Because women often suffer inequality when it comes to property and inheritance law, and are not able to easily open a bank account or obtain credit, they can profit more than most from microcredit and lease constructions, which don’t require any collateral. And we must not forget the positive social effect: the improved position of women in these countries.
Results
In the end it is all about results. In the fight against poverty, development banks are indispensable. But due to the scepticism that exists in some quarters about development aid, we need to account more often and more fully for the investments we make and the results we achieve.
FMO is a development finance institution that has pioneered new ways of measuring results. But in these times of intense criticism concerning the impact of development efforts, I would like to have an even clearer picture of how and where development banks in general, and FMO in particular, can make the impact of development cooperation more tangible.
We need not only to give more poor people access to financial services, energy and water, but also, in 2015, to account for how many people we have reached.
Conclusion
This new world cannot succeed without development banks, but you must continue to act like development banks. Keep doing what you do best. Be a development bank. Offer additionality. Don’t become overly cautious. Keep developing new, innovative practices and maintain the courage you have shown under Arthur’s leadership to invest in projects and places where no other bank dares to venture.

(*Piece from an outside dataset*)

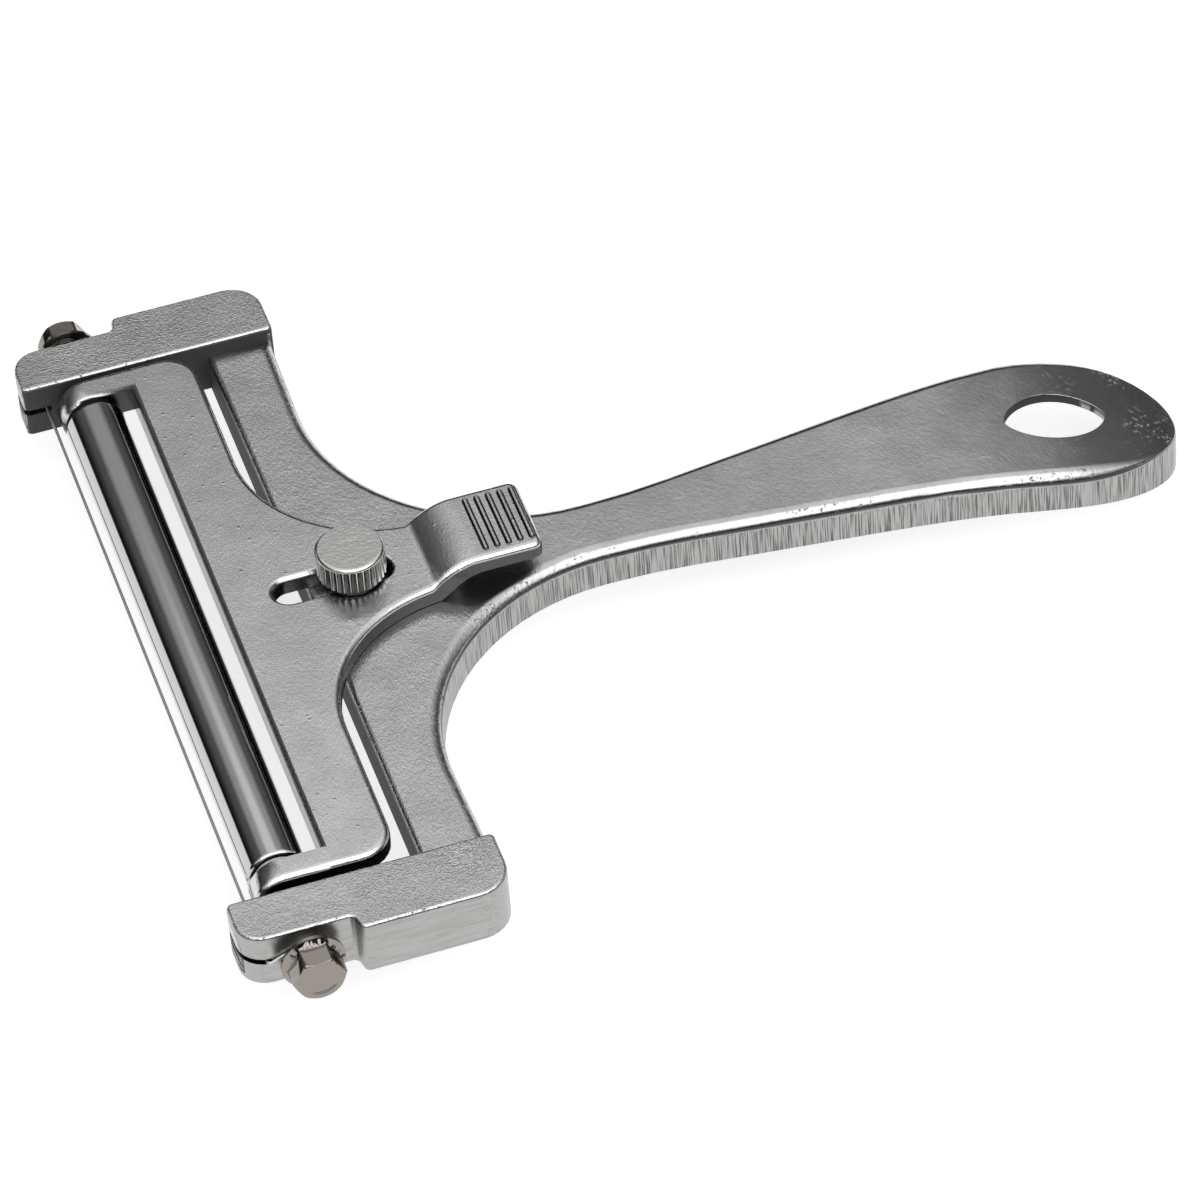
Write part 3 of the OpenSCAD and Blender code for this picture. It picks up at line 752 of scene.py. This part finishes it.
class SLICER_OT_roller(bpy.types.Operator):
    """Turn the roller tube, and dress its bushes and its axle"""

    bl_idname = "slicer.roller"
    bl_label = "Roller"

    def execute(self, context):
        low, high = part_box("roller_tube")
        centre = (low + high) / 2
        half, r = (high.y - low.y) / 2, (high.x - low.x) / 2
        bore = r - TUBE_WALL * MM
        ease = TUBE_EASE * MM
        ends = []
        for i in range(5):
            a = math.radians(22.5 * i)
            ends.append((r - ease + ease * math.sin(a), half - ease + ease * math.cos(a)))
        profile = [(bore, half)] + ends + [(x, -h) for x, h in reversed(ends)] + [(bore, -half)]
        bm = lathe(profile, centre, (0, 1, 0))
        add_piece(
            "RollerTube", bm, plain_metal("RollerSteel", look().steel_colour, 0.08),
            "roller", ["roller_tube"],
        )
        for node, name, material, body, slot in (
            ("roller_bushes", "RollerBushes",
             plastic("BushPlastic", look().bush_colour, 0.4), "roller", "bush_plastic"),
            ("roller_axle", "RollerAxle",
             plain_metal("AxleSteel", look().steel_colour, 0.25), "carriage", "axle_steel"),
        ):
            add_piece(name, merged_copy(node), material, body, [node])
        return {"FINISHED"}


class SLICER_OT_wire(bpy.types.Operator):
    """Dress the cutting wire and the two hexagon screws that hold it"""

    bl_idname = "slicer.wire"
    bl_label = "Wire and screws"

    def execute(self, context):
        steel = plain_metal("WireSteel", look().steel_colour, 0.3)
        add_piece(
            "CuttingWire", merged_copy("cutting_wire"), steel, "frame",
            ["cutting_wire"], smooth=60,
        )
        screw = plain_metal("ScrewSteel", look().screw_colour, 0.13)
        for node, name in (("near_wire_screw", "NearWireScrew"), ("far_wire_screw", "FarWireScrew")):
            bm = merged_copy(node)
            join_flats(bm, 1.0)
            add_piece(name, bm, screw, "frame", [node])
        return {"FINISHED"}


class SLICER_OT_thumb_screw(bpy.types.Operator):
    """Dress the knurled thumb screw"""

    bl_idname = "slicer.thumb_screw"
    bl_label = "Thumb screw"

    def execute(self, context):
        bm = merged_copy("thumb_screw")
        join_flats(bm)
        add_piece(
            "ThumbScrew", bm, knurled_metal(look()),
            "thumb_screw", ["thumb_screw"],
        )
        return {"FINISHED"}


def add_lamp(name, place, size, power):
    """A rectangular lamp that faces the middle of the stage."""
    light = bpy.data.lights.new(name, "AREA")
    light.shape = "RECTANGLE"
    light.size, light.size_y = size
    light.energy = power
    obj = bpy.data.objects.new(name, light)
    turn = (-Vector(place)).to_track_quat("-Z", "Y").to_matrix().to_4x4()
    obj.matrix_world = Matrix.Translation(place) @ turn
    bpy.context.scene.collection.objects.link(obj)


def add_stage_piece(name, bm, material):
    """Turns a bmesh into a piece of the stage."""
    mesh = bpy.data.meshes.new(name)
    bm.to_mesh(mesh)
    bm.free()
    mesh.materials.append(material)
    obj = bpy.data.objects.new(name, mesh)
    bpy.context.scene.collection.objects.link(obj)
    return obj


def seen_plainly(tree):
    """One for the camera and for what shows in or through the metal, nought for soft light."""
    path = tree.nodes.new("ShaderNodeLightPath").outputs
    direct = math_node(tree, "MAXIMUM", path["Is Camera Ray"], path["Is Glossy Ray"])
    return math_node(tree, "MAXIMUM", direct, path["Is Transmission Ray"])


def floor_material():
    """A pale grey that catches the shadow, lifted to white where it is seen."""
    material = bpy.data.materials.new("PaleFloor")
    material.use_nodes = True
    tree = material.node_tree
    shader = tree.nodes["Principled BSDF"]
    shader.inputs["Base Color"].default_value = (0.6, 0.6, 0.6, 1)
    shader.inputs["Roughness"].default_value = 0.9
    glow = tree.nodes.new("ShaderNodeEmission")
    glow.inputs["Color"].default_value = (1, 1, 1, 1)
    glow.inputs["Strength"].default_value = 0.7
    add = tree.nodes.new("ShaderNodeAddShader")
    mix = tree.nodes.new("ShaderNodeMixShader")
    tree.links.new(shader.outputs[0], add.inputs[0])
    tree.links.new(glow.outputs[0], add.inputs[1])
    tree.links.new(seen_plainly(tree), mix.inputs[0])
    tree.links.new(shader.outputs[0], mix.inputs[1])
    tree.links.new(add.outputs[0], mix.inputs[2])
    tree.links.new(mix.outputs[0], tree.nodes["Material Output"].inputs["Surface"])
    return material


def card_material():
    """Matt cards that let light past in steps: low in front, in two steps up to 48 degrees behind."""
    material = bpy.data.materials.new("DarkCard")
    material.use_nodes = True
    tree = material.node_tree
    shader = tree.nodes["Principled BSDF"]
    shader.inputs["Roughness"].default_value = 1.0
    shader.inputs["Specular IOR Level"].default_value = 0.0
    place = tree.nodes.new("ShaderNodeTexCoord")
    _, y, height = parts_of(tree, place.outputs["Object"])
    behind = math_node(
        tree, "ADD",
        remap(tree, height, 0.62, 0.82, 0.38, 0.0),
        remap(tree, height, 0.97, 1.1, 0.62, 0.0),
    )
    before = remap(tree, height, 0.3, 0.5, 1.0, 0.0)
    tree.links.new(blended(tree, remap(tree, y, -0.4, 0.2), before, behind), shader.inputs["Alpha"])
    # Straight behind the object the darkest band reaches higher, for the rims on the far side
    straight = remap(tree, y, 0.84, 0.9)
    low, high = blended(tree, straight, 0.12, 0.55), blended(tree, straight, 0.45, 0.62)
    shade = mixed_colour(tree, remap(tree, height, low, high), (0.02,) * 3, (0.2,) * 3)
    tree.links.new(shade, shader.inputs["Base Color"])
    return material


def add_camera(scene):
    """The eye of the photograph, given by its angles round the point that it looks at."""
    camera = bpy.data.cameras.new("Camera")
    camera.lens = 218.84
    camera.sensor_width = 36
    camera.clip_start, camera.clip_end = 0.05, 20
    azimuth, elevation, roll = (math.radians(x) for x in EYE_ANGLES)
    right = Vector((math.cos(azimuth), math.sin(azimuth), 0))
    back = Vector(
        (
            math.sin(azimuth) * math.cos(elevation),
            -math.cos(azimuth) * math.cos(elevation),
            math.sin(elevation),
        )
    )
    up = back.cross(right)
    turned = Matrix(
        (
            right * math.cos(roll) - up * math.sin(roll),
            right * math.sin(roll) + up * math.cos(roll),
            back,
        )
    ).transposed()
    place = Vector(EYE_AIM) * MM + back * EYE_DISTANCE * MM
    eye = bpy.data.objects.new("Camera", camera)
    eye.matrix_world = Matrix.Translation(place) @ turned.to_4x4()
    scene.collection.objects.link(eye)
    scene.camera = eye


class SLICER_OT_stage(bpy.types.Operator):
    """Set up the pale floor, the studio light and the camera"""

    bl_idname = "slicer.stage"
    bl_label = "Stage, light and camera"

    def execute(self, context):
        scene = context.scene
        bm = bmesh.new()
        bmesh.ops.create_grid(bm, x_segments=1, y_segments=1, size=3.0)
        add_stage_piece("Floor", bm, floor_material())

        scene.world = bpy.data.worlds.new("Studio")
        scene.world.use_nodes = True
        tree = scene.world.node_tree
        sky = tree.nodes["Background"]
        sky.inputs["Color"].default_value = (1, 1, 1, 1)
        tree.links.new(blended(tree, seen_plainly(tree), 0.6, 1.0), sky.inputs["Strength"])

        bm = bmesh.new()
        bmesh.ops.create_circle(bm, cap_ends=False, segments=96, radius=CARD_RADIUS)
        wall = bmesh.ops.extrude_edge_only(bm, edges=bm.edges[:])
        raised = [v for v in wall["geom"] if isinstance(v, bmesh.types.BMVert)]
        bmesh.ops.translate(bm, vec=(0, 0, CARD_HEIGHT), verts=raised)
        cards = add_stage_piece("DarkCards", bm, card_material())
        cards.visible_camera = False
        cards.visible_shadow = False

        add_lamp("FrontSoftbox", (0.0, -0.82, 0.98), (2.0, 1.55), 12.5)
        add_camera(scene)
        scene.view_settings.view_transform = "Standard"
        return {"FINISHED"}


PIECES = (
    SLICER_OT_casting,
    SLICER_OT_carriage,
    SLICER_OT_roller,
    SLICER_OT_wire,
    SLICER_OT_thumb_screw,
    SLICER_OT_stage,
)


class SLICER_PT_panel(bpy.types.Panel):
    """Lists the slicer's pieces and its look"""

    bl_label = "Cheese slicer"
    bl_idname = "SLICER_PT_panel"
    bl_space_type = "VIEW_3D"
    bl_region_type = "UI"
    bl_category = "Slicer"

    def draw(self, context):
        for piece in PIECES:
            self.layout.operator(piece.bl_idname)
        for name in SlicerLook.__annotations__:
            self.layout.prop(context.scene.slicer_look, name)


CLASSES = (SlicerLook, *PIECES, SLICER_PT_panel)


def register():
    for cls in CLASSES:
        bpy.utils.register_class(cls)
    bpy.types.Scene.slicer_look = bpy.props.PointerProperty(type=SlicerLook)


def unregister():
    del bpy.types.Scene.slicer_look
    for cls in reversed(CLASSES):
        bpy.utils.unregister_class(cls)


def main():
    register()
    bpy.ops.slicer.casting()
    bpy.ops.slicer.carriage()
    bpy.ops.slicer.roller()
    bpy.ops.slicer.wire()
    bpy.ops.slicer.thumb_screw()
    bpy.ops.slicer.stage()


if __name__ == "__main__":
    main()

My ministry will continue to work closely with FMO. In fact, this weekend the government’s stake in FMO grew with the purchase of shares in Fortis, FMO’s largest shareholder after the government. A good deal all round.
Mr Arnold. Arthur. Perhaps you can offer us a final word of advice? On the eve of your departure, the FMO suddenly has the chance to embrace a whole new area of operations: the United States.
The US offers development banks a great challenge. A wide range of activities with plenty of risk. What do you think?
I wish you all every success and, on behalf of the Dutch government, I thank you deeply again for all your efforts.